火事の間、気が動転していたがそれがおさまると、こう呟いた。
「……何か起こるのじゃないかって気がしていました。だってこれ以上の安楽はないほどの生活で、この世で欲しいものなど他に何もありませんでしたもの。
今までがあんまり幸せ過ぎたのです」
これは宣教師にしては強すぎる云い方だ。


ミス・スペンサーは良い服や貴重品を全部大きなトランクに詰めて階段の下まで引っ張って行った。
けれど、最終的にそこに置き去りにしなくてはならなくなって焼いてしまった。
ミス・ホワイティングはミッション・スクールに行くために上等の服を一番悪い服と取り替えたばかりのところだった。

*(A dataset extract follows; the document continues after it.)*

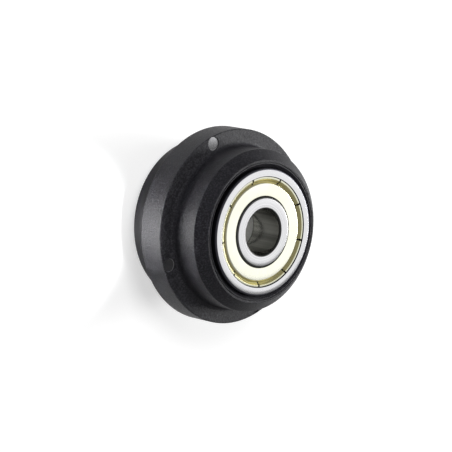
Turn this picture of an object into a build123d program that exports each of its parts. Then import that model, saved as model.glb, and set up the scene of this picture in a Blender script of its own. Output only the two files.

ミス・ホルブックスは、日本人も外国人も男手が全然なかったので沢山のものを無くしてしまった。
ミス・スペンサーが好きなヘリヤ氏は舟に乗って火の中を助けに行こうとした。
しかし、岸に近づくことが出来なくて、何も出来ずに家が焼けるのを見ていたという。
ミス・ヤングマンの美しい新しい家もハウス氏の隣の家も焼けた。
ハウス氏は火事が起きた時、横浜にいたが書類は助かった。
一番残念なのはオルガンが六台、ピアノが一台焼けたことで、ミス・スペンサーのオルガンは私の同じくらい良いものだった。
パチェルダー夫人は自分の家が焼けると思って、貴重品をトランクに詰めて庭に置いた。
が、外を見ると吃驚したことに大切なトランクに火がついていた。
家の中のものは全部無事だったというのに!
気の毒にさぞ悔しがっていることだろう。
インブリー夫人は銀器や宝石をランドセルに詰めておいたら、誰かが来て持って行ってしまった。
クラレン氏も沢山のものを失った。
だが、先日再来日したヴァーベック氏が命拾いしたのは本当に良かった。
この金曜日に沢山の人が圧死したのだが、彼も橋の上で群衆に巻き込まれて圧しつぶされて死にそうになった。
丁度その時、ヴァーベック氏は胸のポケットに入れておいた勲章――勲三等旭日章というそうだ――のことを思い出した。
そして日の出のマークがついた勲章を取り出し頭上高く差しあげた。
周りの人たちよりも頭一つ背が高かったので、出勤していた警官たちは光っているマークを見て、すぐに天皇陛下の印と分かった。
そこでヴァーベック氏を力任せに引っこ抜いた。
押してくる人々の頭の上から屈強な男が五、六人で力一杯引っ張ったので、彼の靴と靴下は脱げてしまった。
このように、勲章のお陰で大切な生命が助かった。